Murtagh shields his broken heart by compartmentalizing people in his life where love and/or affection are concerned. It makes it easier to cope, interact with them, and not be caught off guard. Compartmentalizing enables a person to control how far a relationship will be allowed to progress – perhaps only friendship will do, if that. Protecting your heart may not include exchanges with the opposite sex beyond polite conversation, which you expertly steer away from anything personal or emotional. Friend requests on Facebook are deleted, emails go unanswered, and phone numbers are changed. It’s all driven by fear and pain, and it’s a mighty beast to conquer.

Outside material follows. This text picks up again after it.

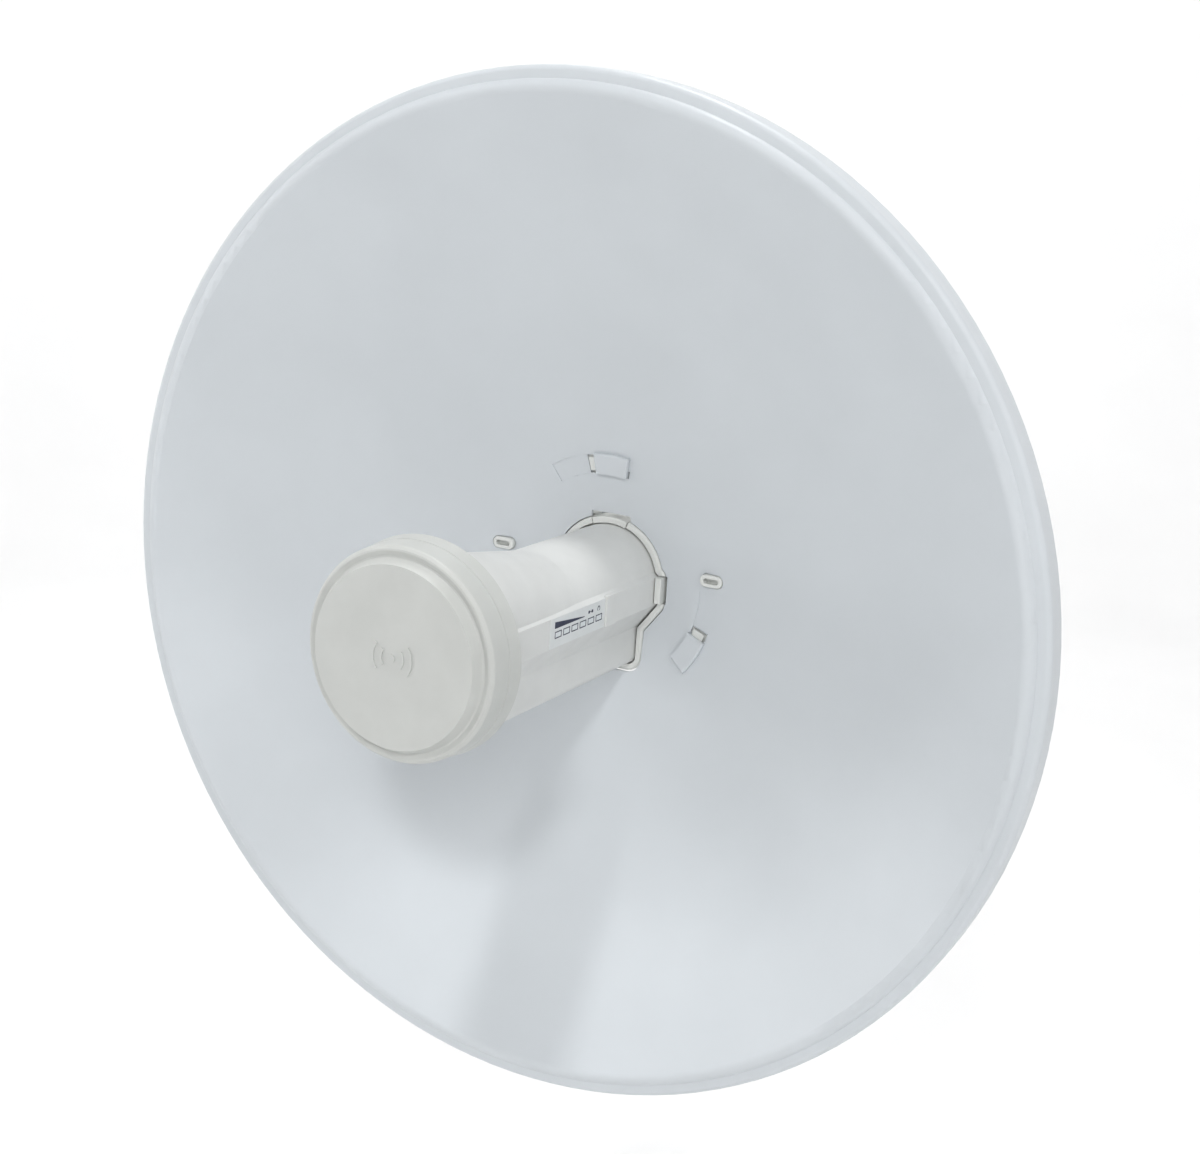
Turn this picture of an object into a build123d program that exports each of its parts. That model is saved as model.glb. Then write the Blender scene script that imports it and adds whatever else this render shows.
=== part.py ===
from build123d import *
import os
from math import cos, radians, sin, sqrt

os.makedirs("parts", exist_ok=True)

# All sizes are in millimetres. +Z runs up the pole, the dish faces -Y, and the pole's axis is at x = y = 0.
# A station is a distance in front of the dish's vertex, along -Y.

# Reflector
VERTEX_Y = -92.0
FOCAL = 157.0
DISH_R = 210.0
MIRROR_R = 199.5
SHEET = 1.2
SHEET_START_R = 20.0
FLANGE_S = 62.0
LIP_S = 50.0

# Feed section, seen from the front
ARCH_R = 23.1
SHOULDER_Z = 5.4
PANEL_X = 24.2
PANEL_TOP = 3.9
PANEL_BOTTOM = -8.3
BOX_X = 15.4
BOX_TOP = -19.8
BOX_BOTTOM = -36.2
BOX_CORNER_R = 3.0
FEED_WALL = 2.0
FEED_BACK_S = -22.0
FEED_FRONT_S = 142.5
FLARE_START_S = 60.0
FLARE_RISE = 0.155
FLANGE_R = 38.8
FLANGE_T = 2.5
TUBE_HOLE_R = 10.55

# Collar, latches and twist-lock of the rear housing and the sheet
SLIDE_GAP = 0.35
COLLAR_WALL = 3.2
COLLAR_BACK_S = -24.0
COLLAR_FRONT_S = 1.7
MOUTH_GAP = 0.5
MOUTH_DEPTH = 3.0
LATCH_BACK_S = -20.0
LATCH_GAP_DEG = 1.0
TOP_LATCH_DEG = (-20.0, 18.0)
SIDE_LATCH_Z = (-7.2, 4.2)
SIDE_LATCH_FRONT_S = 4.6
LOCK_ANGLES = (0.0, 120.0, 240.0)
TONGUE_R = (45.0, 54.0)
TONGUE_DEG = (-8.5, 9.9)
TONGUE_RISE = 2.1
LOCK_SLOT_DEG = (-12.5, -8.4)
RECESS_DEG = (-32.0, -12.7)
RECESS_DEPTH = 0.35
END_SLIT_DEG = (9.9, 10.8)
MOAT = 1.3
MOAT_S = -2.0
OVAL_X = 51.0
OVAL_Z = 7.2
OVAL = (10.5, 5.3)
OVAL_SLOT = (7.0, 2.2)

# Rear housing plate, ribs and tilt ears
PLATE_R = 74.0
PLATE_GAP = 0.05
PLATE_T = 2.6
PLATE_BACK = -SHEET - PLATE_GAP - PLATE_T
RIM_WALL_T = 2.5
RIB_T = 2.2
RIB_S = -5.0
EAR_X = (30.0, 35.0)

# Tilt pivot, lock and bracket
PIVOT_Y = -58.0
LOCK_Z = 26.0
TILT_DEG = 20.0
TILT_BOLT_R = 3.0
FIT = 0.06
SLOT_GAP = 0.35
CHEEK_X = (35.5, 38.5)
WEB_Y = (-30.0, -27.0)
WEB_X = 60.0
WEB_Z = 25.0
SADDLE_Y = -8.0
SADDLE_X = 34.0
STEEL = 3.0
TOOTH_PITCH = 3.0
TOOTH_DEPTH = 1.2

# Pole clamp
POLE_R = 24.15
STRAP_Z = 15.0
STRAP_EAR_Y = 9.05
CLAMP_BOLT_X = 49.0
CLAMP_BOLT_R = 4.0
CLAMP_BOLT_END_Y = 52.0

# Cap and parts under it
CAP_FRONT_S = 160.9
CAP_BACK_S = 140.6
CAP_SEAM_S = 147.0
MARK_DOT_R = 1.5
MARK_ARC_R = (4.8, 8.4)
MARK_LINE = 1.2
MARK_RISE = 0.4

# Indicator row on the right-hand panel
PANEL_RIB_S = (39.4, 47.4)
LABEL_S = (47.5, 90.8)
LABEL_Z = (-8.1, 3.8)
LABEL_T = 0.3
LIGHT_FRONT_S = 86.9
LIGHT_PITCH = 6.45
LIGHT_SIZE = (4.3, 2.0)
LIGHT_Z = -3.1
LIGHT_COUNT = 6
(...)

Still, Murtagh’s a living, breathing male who has desires and an eye for the lasses. It’s more superficial and probably more lust than love. Suzette, Claire’s maid, is the lucky recipient of his attention, but they appear more like friends with benefits rather than a relationship with any depth that has the capacity to endure. Murtagh appears interested enough to ask Fergus about Suzette, but when Fergus infers that Suzette has a steady stream of visitors, Murtagh knows into what compartment she fits, and the wall surrounding Murtagh’s heart grows a bit taller and stronger. It looks like Ellen will remain the sole occupant of the “love of my life” section.
Murtagh offers to wed Mary Hawkins to give her and her unborn child a life away from Black Jack Randall. It’s a noble gesture, but Murtagh’s not in love with Mary. He’s doing the honorable, Highlander thing (separate compartment). It was a spur of the moment decision, and Murtagh’s not exactly the kind of guy that would take to domestic life. To his credit, the offer was made in good faith, revealing a Murtagh that can still love at some level, on his terms, within his comfort zone. Claire comes up with a better financial solution for Mary and Murtagh agrees. Still, the idea of it makes me wonder if Murtagh and Mary could have made a go of it.
So what’s to do? Alfred Lord Tennyson wrote, “’Tis better to have loved and lost than never to have loved at all.” I’m not so sure – I’m still puzzling that one out.